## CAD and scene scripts
★ ★ ★
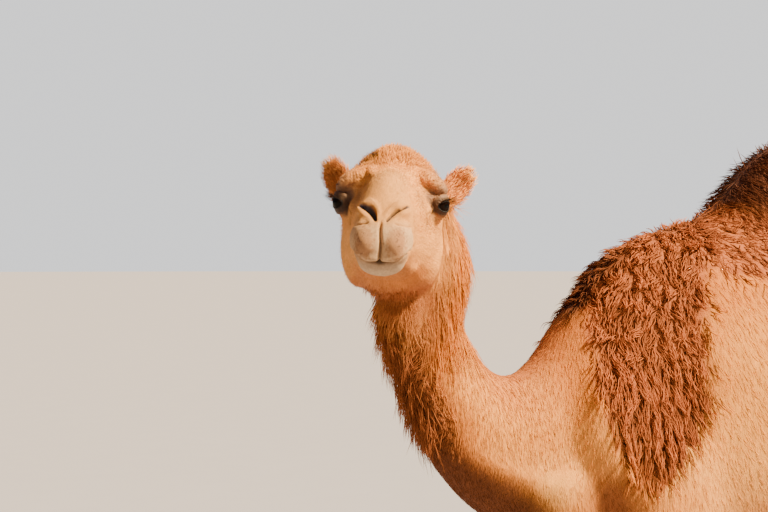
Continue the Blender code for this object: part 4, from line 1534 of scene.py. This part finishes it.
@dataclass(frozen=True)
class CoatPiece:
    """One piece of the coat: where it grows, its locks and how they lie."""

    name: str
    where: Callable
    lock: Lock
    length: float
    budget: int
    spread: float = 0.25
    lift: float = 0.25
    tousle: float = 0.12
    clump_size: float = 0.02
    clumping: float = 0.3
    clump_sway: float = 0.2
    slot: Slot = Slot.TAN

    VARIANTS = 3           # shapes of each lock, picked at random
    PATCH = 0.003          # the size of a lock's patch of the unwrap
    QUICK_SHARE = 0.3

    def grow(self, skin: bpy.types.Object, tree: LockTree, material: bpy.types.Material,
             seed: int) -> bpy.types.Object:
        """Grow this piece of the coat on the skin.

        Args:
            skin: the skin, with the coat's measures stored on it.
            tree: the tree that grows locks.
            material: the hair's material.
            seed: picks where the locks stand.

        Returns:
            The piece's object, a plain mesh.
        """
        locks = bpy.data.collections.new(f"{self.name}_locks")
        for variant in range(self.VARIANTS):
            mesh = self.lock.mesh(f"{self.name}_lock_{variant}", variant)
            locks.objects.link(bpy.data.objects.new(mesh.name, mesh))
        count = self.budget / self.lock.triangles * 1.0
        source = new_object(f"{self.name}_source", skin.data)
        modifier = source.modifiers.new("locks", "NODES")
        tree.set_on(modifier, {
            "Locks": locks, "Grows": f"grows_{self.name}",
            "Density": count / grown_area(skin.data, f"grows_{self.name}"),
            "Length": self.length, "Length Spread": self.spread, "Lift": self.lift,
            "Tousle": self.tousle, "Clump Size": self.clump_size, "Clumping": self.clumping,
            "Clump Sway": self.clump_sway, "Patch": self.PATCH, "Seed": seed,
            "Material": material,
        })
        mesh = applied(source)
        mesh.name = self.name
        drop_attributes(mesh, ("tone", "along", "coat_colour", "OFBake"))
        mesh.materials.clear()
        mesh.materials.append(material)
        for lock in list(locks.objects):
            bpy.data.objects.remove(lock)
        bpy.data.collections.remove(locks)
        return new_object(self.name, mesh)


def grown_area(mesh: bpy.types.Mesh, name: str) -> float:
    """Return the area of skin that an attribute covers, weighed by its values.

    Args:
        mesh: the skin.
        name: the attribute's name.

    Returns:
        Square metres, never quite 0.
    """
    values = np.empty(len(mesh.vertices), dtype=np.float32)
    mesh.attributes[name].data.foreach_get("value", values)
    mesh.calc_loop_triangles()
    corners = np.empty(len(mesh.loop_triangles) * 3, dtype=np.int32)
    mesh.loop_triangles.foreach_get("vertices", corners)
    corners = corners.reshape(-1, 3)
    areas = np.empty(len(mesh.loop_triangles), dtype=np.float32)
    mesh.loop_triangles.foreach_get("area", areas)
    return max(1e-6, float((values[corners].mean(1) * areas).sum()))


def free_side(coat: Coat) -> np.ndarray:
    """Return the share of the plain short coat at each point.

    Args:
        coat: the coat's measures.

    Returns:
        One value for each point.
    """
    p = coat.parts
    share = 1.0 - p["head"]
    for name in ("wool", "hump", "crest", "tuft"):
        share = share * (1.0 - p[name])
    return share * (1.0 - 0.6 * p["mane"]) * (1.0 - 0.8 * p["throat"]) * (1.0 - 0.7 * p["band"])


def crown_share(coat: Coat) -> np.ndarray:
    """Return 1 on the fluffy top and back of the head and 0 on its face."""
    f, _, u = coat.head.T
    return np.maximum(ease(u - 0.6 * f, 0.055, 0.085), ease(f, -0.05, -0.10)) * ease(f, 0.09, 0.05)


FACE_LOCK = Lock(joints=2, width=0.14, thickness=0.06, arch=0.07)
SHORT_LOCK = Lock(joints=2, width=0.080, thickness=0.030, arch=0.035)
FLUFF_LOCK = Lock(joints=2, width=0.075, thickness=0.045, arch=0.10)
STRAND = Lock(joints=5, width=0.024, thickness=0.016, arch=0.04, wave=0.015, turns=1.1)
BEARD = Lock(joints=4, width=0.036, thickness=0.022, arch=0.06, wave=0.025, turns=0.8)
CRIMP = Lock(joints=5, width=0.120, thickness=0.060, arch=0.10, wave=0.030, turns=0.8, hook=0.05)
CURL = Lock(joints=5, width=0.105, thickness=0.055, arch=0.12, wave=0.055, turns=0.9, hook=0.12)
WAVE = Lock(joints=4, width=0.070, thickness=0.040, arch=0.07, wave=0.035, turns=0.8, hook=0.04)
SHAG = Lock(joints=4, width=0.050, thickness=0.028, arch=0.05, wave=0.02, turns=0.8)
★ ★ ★
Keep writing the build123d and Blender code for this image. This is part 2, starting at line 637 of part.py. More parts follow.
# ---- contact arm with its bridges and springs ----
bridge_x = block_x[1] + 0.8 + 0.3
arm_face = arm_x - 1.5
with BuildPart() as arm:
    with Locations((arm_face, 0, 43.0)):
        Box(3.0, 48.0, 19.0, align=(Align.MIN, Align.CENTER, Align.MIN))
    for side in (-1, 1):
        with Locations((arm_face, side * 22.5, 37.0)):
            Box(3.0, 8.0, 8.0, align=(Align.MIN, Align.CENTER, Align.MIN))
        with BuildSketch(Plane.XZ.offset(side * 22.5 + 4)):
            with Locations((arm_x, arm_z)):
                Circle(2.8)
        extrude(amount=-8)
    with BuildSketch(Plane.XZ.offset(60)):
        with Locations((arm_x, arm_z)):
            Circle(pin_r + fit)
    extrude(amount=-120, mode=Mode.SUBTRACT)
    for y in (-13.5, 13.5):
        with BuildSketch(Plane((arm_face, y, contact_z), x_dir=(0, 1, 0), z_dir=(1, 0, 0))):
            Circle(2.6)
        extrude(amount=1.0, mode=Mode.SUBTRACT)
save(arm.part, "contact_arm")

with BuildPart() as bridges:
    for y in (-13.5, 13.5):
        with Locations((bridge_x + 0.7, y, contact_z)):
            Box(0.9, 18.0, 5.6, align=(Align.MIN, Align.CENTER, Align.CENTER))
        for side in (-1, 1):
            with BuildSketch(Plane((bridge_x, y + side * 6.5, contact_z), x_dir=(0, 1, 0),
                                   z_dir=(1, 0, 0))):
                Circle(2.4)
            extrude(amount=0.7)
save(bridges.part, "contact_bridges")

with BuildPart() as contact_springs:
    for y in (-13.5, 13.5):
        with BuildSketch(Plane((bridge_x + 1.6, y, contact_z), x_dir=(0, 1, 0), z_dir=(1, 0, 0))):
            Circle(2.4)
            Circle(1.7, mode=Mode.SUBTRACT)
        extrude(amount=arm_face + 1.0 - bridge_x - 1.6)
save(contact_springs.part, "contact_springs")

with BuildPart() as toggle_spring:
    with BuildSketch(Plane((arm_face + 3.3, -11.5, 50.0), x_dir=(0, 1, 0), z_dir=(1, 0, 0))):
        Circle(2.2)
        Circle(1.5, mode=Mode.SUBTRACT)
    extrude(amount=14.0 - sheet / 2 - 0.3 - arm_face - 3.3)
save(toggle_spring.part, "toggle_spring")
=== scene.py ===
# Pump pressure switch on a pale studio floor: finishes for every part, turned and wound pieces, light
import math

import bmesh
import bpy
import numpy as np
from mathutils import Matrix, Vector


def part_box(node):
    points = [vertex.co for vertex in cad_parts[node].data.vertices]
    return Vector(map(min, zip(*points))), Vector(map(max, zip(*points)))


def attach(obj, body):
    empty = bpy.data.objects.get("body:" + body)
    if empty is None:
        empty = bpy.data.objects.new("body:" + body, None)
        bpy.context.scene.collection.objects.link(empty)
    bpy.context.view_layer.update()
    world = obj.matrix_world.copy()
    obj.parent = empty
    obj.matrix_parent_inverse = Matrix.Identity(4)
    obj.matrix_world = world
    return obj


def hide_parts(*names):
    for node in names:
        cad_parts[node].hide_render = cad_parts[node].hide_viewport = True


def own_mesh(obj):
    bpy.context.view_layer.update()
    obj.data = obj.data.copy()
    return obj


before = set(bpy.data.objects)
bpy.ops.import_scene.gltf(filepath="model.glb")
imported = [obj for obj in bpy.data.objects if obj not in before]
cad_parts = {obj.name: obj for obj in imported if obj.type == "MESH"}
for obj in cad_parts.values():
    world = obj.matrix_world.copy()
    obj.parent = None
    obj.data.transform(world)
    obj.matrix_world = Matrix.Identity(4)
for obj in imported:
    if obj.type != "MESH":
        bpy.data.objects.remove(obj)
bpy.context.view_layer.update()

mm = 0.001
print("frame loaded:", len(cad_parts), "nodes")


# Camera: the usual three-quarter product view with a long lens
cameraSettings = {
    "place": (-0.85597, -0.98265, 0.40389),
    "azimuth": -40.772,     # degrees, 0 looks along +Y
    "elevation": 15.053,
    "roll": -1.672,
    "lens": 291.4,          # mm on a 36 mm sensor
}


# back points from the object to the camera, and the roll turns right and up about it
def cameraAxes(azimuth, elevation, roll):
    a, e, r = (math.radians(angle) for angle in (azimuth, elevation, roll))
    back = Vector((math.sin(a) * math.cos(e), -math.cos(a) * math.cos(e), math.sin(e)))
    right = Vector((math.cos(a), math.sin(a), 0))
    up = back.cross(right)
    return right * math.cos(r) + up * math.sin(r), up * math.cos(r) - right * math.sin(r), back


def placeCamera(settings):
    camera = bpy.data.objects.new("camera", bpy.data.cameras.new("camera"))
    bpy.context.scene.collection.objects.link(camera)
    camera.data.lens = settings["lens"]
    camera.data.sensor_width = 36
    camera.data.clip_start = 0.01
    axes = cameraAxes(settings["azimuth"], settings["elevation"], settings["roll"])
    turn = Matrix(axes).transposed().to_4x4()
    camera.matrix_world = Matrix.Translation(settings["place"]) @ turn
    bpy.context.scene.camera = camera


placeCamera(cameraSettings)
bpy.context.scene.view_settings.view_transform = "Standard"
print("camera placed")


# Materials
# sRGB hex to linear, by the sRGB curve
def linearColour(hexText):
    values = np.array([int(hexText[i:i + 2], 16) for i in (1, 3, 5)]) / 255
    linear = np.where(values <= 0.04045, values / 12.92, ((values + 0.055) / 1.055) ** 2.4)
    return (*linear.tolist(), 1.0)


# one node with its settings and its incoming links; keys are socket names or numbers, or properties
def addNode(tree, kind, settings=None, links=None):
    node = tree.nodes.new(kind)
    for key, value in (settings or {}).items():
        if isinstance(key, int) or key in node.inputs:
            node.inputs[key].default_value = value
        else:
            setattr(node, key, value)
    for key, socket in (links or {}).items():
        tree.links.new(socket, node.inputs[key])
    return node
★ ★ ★
## Goal of the exercise
Quote exactly the lines running from the line with "extrude(amount=0.7)" through the line with "for node in", both ends included, and nothing more.

## Result for this task
            extrude(amount=0.7)
save(bridges.part, "contact_bridges")

with BuildPart() as contact_springs:
    for y in (-13.5, 13.5):
        with BuildSketch(Plane((bridge_x + 1.6, y, contact_z), x_dir=(0, 1, 0), z_dir=(1, 0, 0))):
            Circle(2.4)
            Circle(1.7, mode=Mode.SUBTRACT)
        extrude(amount=arm_face + 1.0 - bridge_x - 1.6)
save(contact_springs.part, "contact_springs")

with BuildPart() as toggle_spring:
    with BuildSketch(Plane((arm_face + 3.3, -11.5, 50.0), x_dir=(0, 1, 0), z_dir=(1, 0, 0))):
        Circle(2.2)
        Circle(1.5, mode=Mode.SUBTRACT)
    extrude(amount=14.0 - sheet / 2 - 0.3 - arm_face - 3.3)
save(toggle_spring.part, "toggle_spring")
=== scene.py ===
# Pump pressure switch on a pale studio floor: finishes for every part, turned and wound pieces, light
import math

import bmesh
import bpy
import numpy as np
from mathutils import Matrix, Vector


def part_box(node):
    points = [vertex.co for vertex in cad_parts[node].data.vertices]
    return Vector(map(min, zip(*points))), Vector(map(max, zip(*points)))


def attach(obj, body):
    empty = bpy.data.objects.get("body:" + body)
    if empty is None:
        empty = bpy.data.objects.new("body:" + body, None)
        bpy.context.scene.collection.objects.link(empty)
    bpy.context.view_layer.update()
    world = obj.matrix_world.copy()
    obj.parent = empty
    obj.matrix_parent_inverse = Matrix.Identity(4)
    obj.matrix_world = world
    return obj


def hide_parts(*names):
    for node in names:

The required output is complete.